5. They made themselves small so they’d be easy to keep around

They built their identity around being the ones who never needed anything. The one who handled things. The one who didn’t make a fuss. That identity got reinforced every time someone said, “You’re so easy to have around” or “you never complain.” It became the shape of them.

They don’t want to make things harder. They don’t want to be the reason plans change or extra effort is needed. They’d rather adjust themselves than ask someone else to. So they say things like “don’t worry about it” even when there is something to worry about.

Now, needing something feels like a betrayal of that identity. They don’t know who they are when they’re not easy. And that’s terrifying.

6. If love requires effort from others, it means they’re doing it wrong

They’ve spent their lives trying to make love easy for the people they care about. Show up, give, don’t ask for anything. That’s what love looked like.

Care is something they’ve given without keeping track. Without asking for it back in the same way. Without expecting someone to rearrange things on their behalf.

So when they find themselves needing more—more time, more attention, more help—it doesn’t feel like something they’re allowed to ask for. Even when the people around them would give it without hesitation. There’s a quiet belief that love should flow one direction at a time—and it shouldn’t be theirs.

7. If they can’t contribute, they won’t be loved

Contribution has always been visible. You can point to it. Measure it. See what’s been done. They were the ones you called when something broke, when you needed advice, when you needed someone to show up.

But what happens when that changes? When they can’t do the same things. Show up in the same ways. Be relied on the way they once were. There’s an uncertainty that settles in. Not always spoken. But present.

If their worth came from contributing, it’s not always clear what replaces it. They’re not sure they’ll still be valued if they can’t contribute in the same ways. And the uncertainty is heavy.

8. If they ignore their needs long enough, they’ll go away on their own

They’ve spent most of their lives managing their own needs quietly. You didn’t hear about what they needed because they didn’t want you to have to carry it. It became automatic—the small pain they didn’t mention, the help they didn’t ask for, the thing they handled alone so no one had to adjust.

They notice what they need. But their instinct isn’t to say it. It’s to adjust around it. Work around it. Wait it out. See if it goes away on its own. Because bringing it up feels like making it bigger than it should be.

That habit doesn’t disappear just because they’re older. With my mom, it only got stronger. Her needs got smaller. She got quieter. Until she was barely a whisper.

9. Love that has to be requested isn’t real love

They gave. For decades. They didn’t keep score. They didn’t expect anything back. That was the point. Care, for them, has been outward. Something they’ve done. Not something they’ve planned to receive.

So when the direction changes—when they’re the ones being cared for—it doesn’t always feel natural. There’s no internal script for it. No familiar way to settle into that role without feeling like something is off.

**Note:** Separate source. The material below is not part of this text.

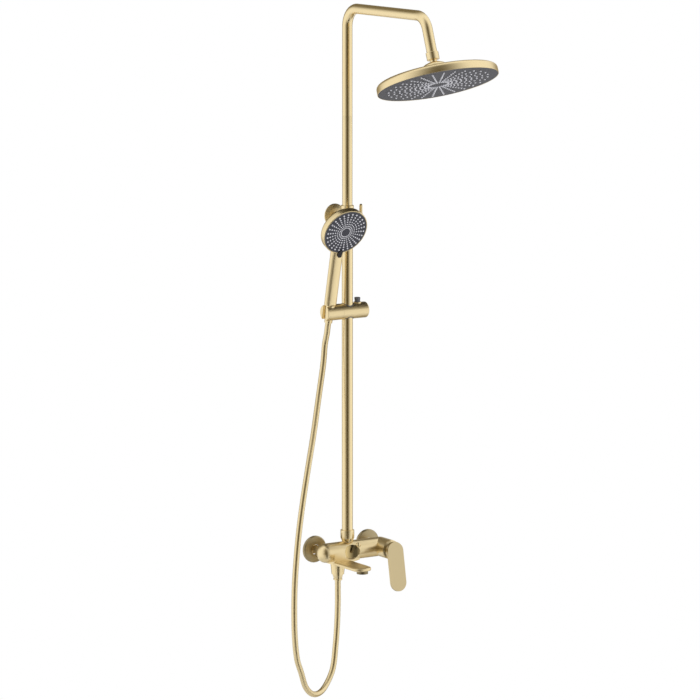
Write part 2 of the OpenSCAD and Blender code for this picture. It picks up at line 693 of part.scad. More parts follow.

But somewhere underneath, there might have been a quiet assumption: someday, someone would take care of them the way they took care of everyone else. Now that the day has come, they don’t know how to let it happen. The giving was easier than the receiving.

10. If they’re not the strong ones, they don’t know what they are

Beneath all else is this: they know how to give. They know how to help. They know how to be the person others lean on. That role is familiar. It’s comfortable. It’s who they’ve been for as long as they can remember. They have decades of practice being that person.

But being the one who needs support? It’s not that they don’t appreciate it. It’s that they don’t know how to exist in a version of themselves that needs support in a visible way. There’s no reference point for it. Stepping fully into that role means becoming someone they were never taught how to be.